#### [Exercise task]
Copy out exactly the lines from the start of the data to the line containing "imported = [obj". Include both.

#### [Supplied data]
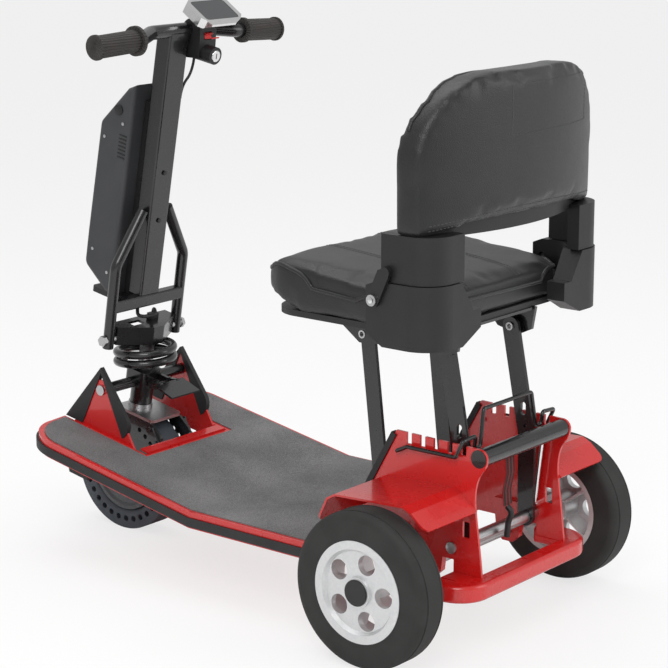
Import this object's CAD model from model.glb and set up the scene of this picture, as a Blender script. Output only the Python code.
import bpy
from math import cos, pi, radians, sin
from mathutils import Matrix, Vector


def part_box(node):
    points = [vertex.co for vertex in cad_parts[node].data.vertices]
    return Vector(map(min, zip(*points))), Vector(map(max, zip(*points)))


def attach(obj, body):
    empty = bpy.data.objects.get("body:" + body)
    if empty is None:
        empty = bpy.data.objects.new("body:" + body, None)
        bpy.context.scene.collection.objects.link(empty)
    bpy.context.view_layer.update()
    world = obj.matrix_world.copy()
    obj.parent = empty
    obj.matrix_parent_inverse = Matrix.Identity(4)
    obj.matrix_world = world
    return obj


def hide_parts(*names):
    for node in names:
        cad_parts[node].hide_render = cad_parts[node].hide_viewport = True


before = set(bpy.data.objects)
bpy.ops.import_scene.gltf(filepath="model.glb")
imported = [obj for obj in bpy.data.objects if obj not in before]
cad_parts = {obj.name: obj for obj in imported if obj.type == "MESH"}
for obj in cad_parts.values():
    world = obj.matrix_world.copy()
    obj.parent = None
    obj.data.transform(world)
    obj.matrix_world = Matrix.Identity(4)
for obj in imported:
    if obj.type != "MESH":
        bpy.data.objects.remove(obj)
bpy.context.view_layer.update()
bpy.ops.object.select_all(action="DESELECT")
scene = bpy.context.scene

# ---- Stage: a pale matt floor that is lifted towards white where the camera sees it, soft
# lamps from above and both sides, and the camera, which looks forward and down over the
# scooter's rear left corner.
DOME_STRENGTH = 0.55
FLOOR_GLOW = 0.72
FLOOR_SIZE = 60
WHITE = (1, 1, 1, 1)
scene.view_settings.view_transform = "Standard"
world = bpy.data.worlds.new("studio")
world.use_nodes = True
scene.world = world
sky = world.node_tree
ray = sky.nodes.new("ShaderNodeLightPath")
blank = sky.nodes.new("ShaderNodeBackground")
blank.inputs["Color"].default_value = WHITE
blank.inputs["Strength"].default_value = 1.0
dome = sky.nodes["Background"]
dome.inputs["Color"].default_value = WHITE
dome.inputs["Strength"].default_value = DOME_STRENGTH
choose = sky.nodes.new("ShaderNodeMixShader")
sky.links.new(ray.outputs["Is Camera Ray"], choose.inputs["Fac"])
sky.links.new(dome.outputs["Background"], choose.inputs[1])
sky.links.new(blank.outputs["Background"], choose.inputs[2])
sky.links.new(choose.outputs["Shader"], sky.nodes["World Output"].inputs["Surface"])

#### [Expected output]
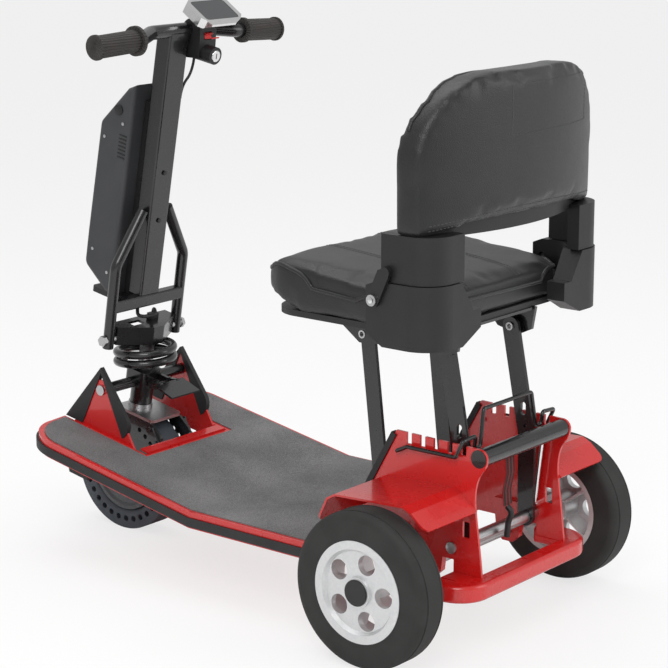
Import this object's CAD model from model.glb and set up the scene of this picture, as a Blender script. Output only the Python code.
import bpy
from math import cos, pi, radians, sin
from mathutils import Matrix, Vector


def part_box(node):
    points = [vertex.co for vertex in cad_parts[node].data.vertices]
    return Vector(map(min, zip(*points))), Vector(map(max, zip(*points)))


def attach(obj, body):
    empty = bpy.data.objects.get("body:" + body)
    if empty is None:
        empty = bpy.data.objects.new("body:" + body, None)
        bpy.context.scene.collection.objects.link(empty)
    bpy.context.view_layer.update()
    world = obj.matrix_world.copy()
    obj.parent = empty
    obj.matrix_parent_inverse = Matrix.Identity(4)
    obj.matrix_world = world
    return obj


def hide_parts(*names):
    for node in names:
        cad_parts[node].hide_render = cad_parts[node].hide_viewport = True


before = set(bpy.data.objects)
bpy.ops.import_scene.gltf(filepath="model.glb")
imported = [obj for obj in bpy.data.objects if obj not in before]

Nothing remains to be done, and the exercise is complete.